In a statement on Tuesday, a Downing Street spokesman said: “The prime minister has been stable overnight and remains in good spirits. He is receiving standard oxygen treatment and is breathing without any other assistance.

“He has not required mechanical ventilation or non-invasive respiratory support.”

A ventilator takes over the body’s breathing process when disease has caused the lungs to fail.

Mr Johnson does not have pneumonia, Downing Street added.

The spokesman said that the mood in government is “determined”, and ministers have a very clear plan set out by Mr Johnson for responding to the pandemic.

The prime minister’s weekly audience with the Queen will not go ahead although she will be kept regularly informed about his condition, the spokesman added.

Speaking to BBC Radio 4’s Today programme, Mr Gove pledged that if there is any change in his condition “No 10 will ensure the country is updated”.

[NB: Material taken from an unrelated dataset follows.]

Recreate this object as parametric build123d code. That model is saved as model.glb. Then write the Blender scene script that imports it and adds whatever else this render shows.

Media captionCabinet minister Michael Gove says the prime minister remains in intensive care in London
Foreign Secretary Dominic Raab is deputising for the PM and chaired the government’s daily coronavirus meeting on Tuesday.

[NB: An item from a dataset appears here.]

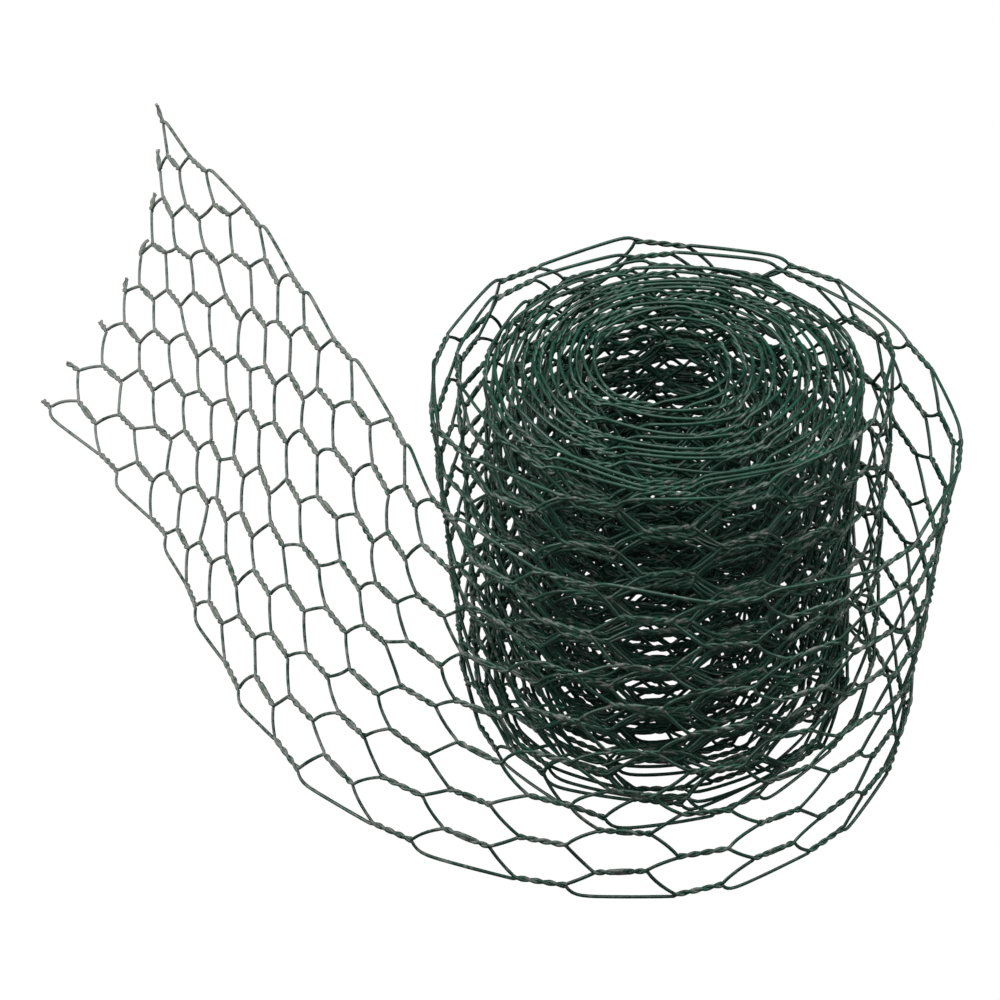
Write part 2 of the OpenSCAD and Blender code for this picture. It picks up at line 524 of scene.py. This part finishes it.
def rings(points, normals, radius):
    """Vertices of a tube: SIDES of them round every point."""
    along = np.gradient(points, axis=0)
    along /= np.linalg.norm(along, axis=1)[:, None]
    across = normals - along * (normals * along).sum(1)[:, None]
    across /= np.linalg.norm(across, axis=1)[:, None]
    third = np.cross(along, across)
    a = (np.arange(SIDES) * 2 * math.pi / SIDES)[:, None]
    outward = across[:, None] * np.cos(a) + third[:, None] * np.sin(a)
    return (points[:, None] + radius[:, None, None] * outward).reshape(-1, 3)


def tube_faces(n):
    """Four-sided faces between n rings."""
    ring = np.arange(n - 1)[:, None] * SIDES
    i = np.arange(SIDES)
    j = (i + 1) % SIDES
    return np.stack([ring + i, ring + SIDES + i, ring + SIDES + j, ring + j], -1).reshape(-1, 4)


print("a tube of ten rings has", len(tube_faces(10)), "sides")

# %% [markdown]
# ## A flat map for each tube
#
# When a model leaves Blender, its finish is baked into a flat picture, where every face
# needs a place of its own. A wire is thousands of times longer than it is thick, and in
# one piece it would be a hair across that picture. So it is cut into strips, and they
# are laid one above the other.

# %% Flat map of a tube, in strips
STRIPS = 40


def strip_map(mesh, points):
    """Cuts the long tube into even strips and lays them one above the other, with gaps between."""
    measured = np.r_[0, np.cumsum(np.linalg.norm(np.diff(points, axis=0), axis=1))]
    share = measured / measured[-1] * STRIPS
    strip = np.minimum(np.floor(share[:-1]), STRIPS - 1)
    left, right = 0.01 + 0.96 * (share[:-1] - strip), 0.01 + 0.96 * (share[1:] - strip)
    edge = 0.1 + 0.8 * np.arange(SIDES + 1) / SIDES
    u = np.stack([left, right, right, left], -1)[:, None].repeat(SIDES, 1)
    v = (strip[:, None, None] + np.stack([edge[:-1], edge[:-1], edge[1:], edge[1:]], -1)) / STRIPS
    tube = np.stack([u, v], -1).reshape(-1, 2)
    # The two end faces lie to the right of the first two strips
    corner = np.arange(2 * SIDES)
    a = corner * 2 * math.pi / SIDES
    caps = np.c_[0.995 + 0.003 * np.cos(a), (0.5 + 0.2 * np.sin(a) + (corner >= SIDES)) / STRIPS]
    mesh.uv_layers.new(name="OFBake").data.foreach_set("uv", np.vstack([tube, caps]).ravel())


def ring_values(mesh, name, values):
    """Stores one number per ring, for the material to read."""
    mesh.attributes.new(name, "FLOAT", "POINT").data.foreach_set("value", np.repeat(values, SIDES))


print("each wire is mapped in", STRIPS, "strips")

# %% [markdown]
# ## The wires themselves
#
# Everything is ready now: a wire is drawn flat, wound, and made into a tube with a map.
# Each ring also stores three numbers that the finish reads later: whether the steel is
# bare there, how much painted grey sheen it gets, and whether it is in a twist. The
# sheen is a painted reflection: it stands in for the white room that the tail and the
# loose turns reflect.

# %% A mesh object from a tube
def tube_object(name, points, normals, radius, values):
    """A closed tube through the points, with its map and its ring values."""
    n = len(points)
    mesh = bpy.data.meshes.new(name)
    faces = [tuple(f) for f in tube_faces(n).tolist()]
    faces += [tuple(range(SIDES)), tuple((n - 1) * SIDES + i for i in reversed(range(SIDES)))]
    mesh.from_pydata((rings(points, normals, radius) * MM).tolist(), [], faces)
    mesh.shade_smooth()
    strip_map(mesh, points)
    for key, per_ring in values.items():
        ring_values(mesh, key, per_ring)
    made = bpy.data.objects.new(name, mesh)
    bpy.context.scene.collection.objects.link(made)
    return made

# %% The sixteen wires
EYE_SWELL = 0.2  # the coat runs together in an eye
UNEVEN_COAT = 0.02
# Rows of cells from the cut end, and how much painted sheen the wires get there: a grey
# that stands in for the white room reflected by the tail and the loose turns
painted_sheen_rows = [(0, 1), (4.5, 0.76), (6, 0.45), (8, 0.18), (12, 0.12), (24, 0.2), (30, 0)]
wires, wire_metres = [], 0
for number in range(WIRES):
    flat = wire_path(number)
    u, v, _, swell, _, _, twisted = flat
    points = wind_wire(flat)
    wire_metres += np.linalg.norm(np.diff(points, axis=0), axis=1).sum() * MM
    bare = np.zeros(len(points))
    bare[[0, -1]] = 1
    # The second of these numbers paints a grey sheen, a painted reflection of the white room on the tail
    # and loose turns
    values = {"bare": bare, "painted_sheen": np.interp(u, *zip(*painted_sheen_rows)), "twisted": twisted}
    radius = WIRE_R * (1 + EYE_SWELL * swell + rng.normal(0, UNEVEN_COAT, len(points)))
    name = f"netting_wire_{number + 1:02d}"
    wires.append(tube_object(name, points, face_normal(u, v), radius, values))
triangles = sum(len(face.vertices) - 2 for wire in wires for face in wire.data.polygons)
print(len(wires), "wires,", round(wire_metres, 1), "m of wire,", triangles, "triangles")

# %% [markdown]
# ## Green plastic coating
#
# Steel wire is drawn through liquid PVC, which leaves a dark green skin with a soft
# shine. It isn't one flat green. The skin is thicker in some places than in others, it
# has fine ripples, and it is rubbed to a dull grey where two wires were squeezed
# together. The same grey is painted along the tail and the loose turns as a painted
# sheen, a painted reflection of the white room that those wires face. The steel shows
# at the cuts.
#
# Each of these effects is a node group of its own, and the material only joins them up.

# %% Helpers for small shader networks
FLOAT, COLOUR = "NodeSocketFloat", "NodeSocketColor"


def node(tree, kind, inputs=(), **settings):
    """Adds a node, sets its settings and fills its inputs by name or number."""
    made = tree.nodes.new(kind)
    for key, value in settings.items():
        setattr(made, key, value)
    for key, value in dict(inputs).items():
        if isinstance(value, bpy.types.NodeSocket):
            tree.links.new(value, made.inputs[key])
        else:
            made.inputs[key].default_value = value
    return made


def colour_mix(tree, factor, first, second):
    """Mixes two colours. A Mix node's colour sockets are inputs 6 and 7 and output 2."""
    return node(tree, "ShaderNodeMix", {0: factor, 6: first, 7: second}, data_type="RGBA").outputs[2]


def group(name, inputs, outputs):
    """A node group with named sockets, and its two end nodes."""
    tree = bpy.data.node_groups.new(name, "ShaderNodeTree")
    for key, (kind, value) in inputs.items():
        tree.interface.new_socket(key, in_out="INPUT", socket_type=kind).default_value = value
    for key, kind in outputs.items():
        tree.interface.new_socket(key, in_out="OUTPUT", socket_type=kind)
    print("group", name, "takes", list(inputs), "and gives", list(outputs))
    return tree, tree.nodes.new("NodeGroupInput").outputs, tree.nodes.new("NodeGroupOutput")

# %% Uneven green of the skin
skin, given, result = group("uneven_skin", {
    "Green": (COLOUR, (0.0020, 0.020, 0.012, 1)), "Thin Green": (COLOUR, (0.004, 0.055, 0.033, 1)),
    "Patch Scale": (FLOAT, 90.0), "Fleck Scale": (FLOAT, 900.0)}, {"Color": COLOUR})
place = node(skin, "ShaderNodeTexCoord").outputs["Object"]
patches = node(skin, "ShaderNodeTexNoise", {"Vector": place, "Scale": given["Patch Scale"], "Detail": 3.0})
flecks = node(skin, "ShaderNodeTexNoise", {"Vector": place, "Scale": given["Fleck Scale"], "Detail": 2.0})
both = node(skin, "ShaderNodeMath", {0: patches.outputs["Fac"], 1: flecks.outputs["Fac"]}, operation="ADD")
spread = node(skin, "ShaderNodeMapRange", {"Value": both.outputs[0], "From Min": 0.75, "From Max": 1.3})
mixed = colour_mix(skin, spread.outputs[0], given["Green"], given["Thin Green"])
skin.links.new(mixed, result.inputs["Color"])

# %% Scuffs at the twists, and a painted sheen along the tail and the loose turns
scuffs_and_sheen, given, result = group("scuffs_and_sheen", {
    "Scale": (FLOAT, 420.0), "On Twists": (FLOAT, 0.07), "On Painted Sheen": (FLOAT, 0.26)}, {"Mask": FLOAT})
place = node(scuffs_and_sheen, "ShaderNodeTexCoord").outputs["Object"]
speckle = node(scuffs_and_sheen, "ShaderNodeTexNoise", {
    "Vector": place, "Scale": given["Scale"], "Detail": 4.0, "Roughness": 0.65})
amount = 0.0
# The twist attribute adds real scuff marks; the other one adds a painted sheen, a painted reflection along
# the tail and loose turns
for name, share in (("twisted", "On Twists"), ("painted_sheen", "On Painted Sheen")):
    stored = node(scuffs_and_sheen, "ShaderNodeAttribute", attribute_name=name)
    amount = node(scuffs_and_sheen, "ShaderNodeMath", {
        0: stored.outputs["Fac"], 1: given[share], 2: amount}, operation="MULTIPLY_ADD").outputs[0]
raised = node(scuffs_and_sheen, "ShaderNodeMath", {0: speckle.outputs["Fac"], 1: amount}, operation="ADD")
mask = node(scuffs_and_sheen, "ShaderNodeMapRange", {"Value": raised.outputs[0], "From Min": 0.62, "From Max": 0.80})
scuffs_and_sheen.links.new(mask.outputs[0], result.inputs["Mask"])

# %% Fine ripples of the skin
ripple, given, result = group("skin_ripple", {
    "Scale": (FLOAT, 1500.0), "Dent Scale": (FLOAT, 300.0)}, {"Height": FLOAT})
place = node(ripple, "ShaderNodeTexCoord").outputs["Object"]
fine = node(ripple, "ShaderNodeTexNoise", {"Vector": place, "Scale": given["Scale"], "Detail": 2.0})
dents = node(ripple, "ShaderNodeTexNoise", {"Vector": place, "Scale": given["Dent Scale"], "Detail": 1.0})
height = node(ripple, "ShaderNodeMath", {
    0: dents.outputs["Fac"], 1: 2.0, 2: fine.outputs["Fac"]}, operation="MULTIPLY_ADD")
ripple.links.new(height.outputs[0], result.inputs["Height"])

# %% Coating material
# Pale grey of real scuff marks at the twists, also painted along the tail and loose turns as a painted
# sheen, a painted reflection
SCUFF_AND_SHEEN_GREY = (0.13, 0.145, 0.13, 1)
STEEL = (0.30, 0.29, 0.27, 1)
coating = bpy.data.materials.new("green_pvc_coating")
coating.use_nodes = True
tree = coating.node_tree
shader = tree.nodes["Principled BSDF"]
green = node(tree, "ShaderNodeGroup", node_tree=skin)
scuff_and_sheen_mask = node(tree, "ShaderNodeGroup", node_tree=scuffs_and_sheen)
rippled = node(tree, "ShaderNodeGroup", node_tree=ripple)
# Real scuff marks and the painted sheen both turn the green grey here
worn_and_sheened = colour_mix(tree, scuff_and_sheen_mask.outputs["Mask"], green.outputs["Color"], SCUFF_AND_SHEEN_GREY)
cut = node(tree, "ShaderNodeAttribute", attribute_name="bare")
bare_share = node(tree, "ShaderNodeMapRange", {
    "Value": cut.outputs["Fac"], "From Min": 0.6, "From Max": 0.8})
tree.links.new(colour_mix(tree, bare_share.outputs[0], worn_and_sheened, STEEL), shader.inputs["Base Color"])
tree.links.new(bare_share.outputs[0], shader.inputs["Metallic"])
dull = node(tree, "ShaderNodeMapRange", {"Value": scuff_and_sheen_mask.outputs["Mask"], "To Min": 0.35, "To Max": 0.55})
tree.links.new(dull.outputs[0], shader.inputs["Roughness"])
shader.inputs["Specular IOR Level"].default_value = 0.42
bump = node(tree, "ShaderNodeBump", {
    "Height": rippled.outputs["Height"], "Strength": 0.5, "Distance": 0.00008})
tree.links.new(bump.outputs["Normal"], shader.inputs["Normal"])
print("coating:", len(tree.nodes), "nodes")

# %% [markdown]
# ## Put the wires on the frame
#
# Every wire rides on the one body, stands for the CAD model's solid roll, and takes the
# same finish.

# %% Coat the wires and hang them on the frame
for wire in wires:
    wire.data.materials.append(coating)
    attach(wire, "root")
    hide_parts("netting_roll")
print(len(wires), "wires stand for the solid roll")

As first secretary of state, Mr Raab is the minister designated to stand in for Mr Johnson if he is unwell and unable to work.

Mr Raab said earlier there was an “incredibly strong team spirit” behind the prime minister and that he and his colleagues were making sure they implemented plans that Mr Johnson had instructed them to deliver “as soon as possible”.

Some politicians have called for greater clarity on what Mr Raab’s role as deputy entails, including Tory MP Tobias Ellwood who asked for details “as to where responsibility for UK national security decisions now lies”.

Lord Heseltine, who served as deputy prime minister under John Major, said it will be a “very difficult personal position” for Mr Raab, who “will be tested by the loneliness of the job”.

“He will be surrounded by lots of people who know what Boris Johnson said, believe Boris will be quickly back and have their own personal agendas anyway,” he said.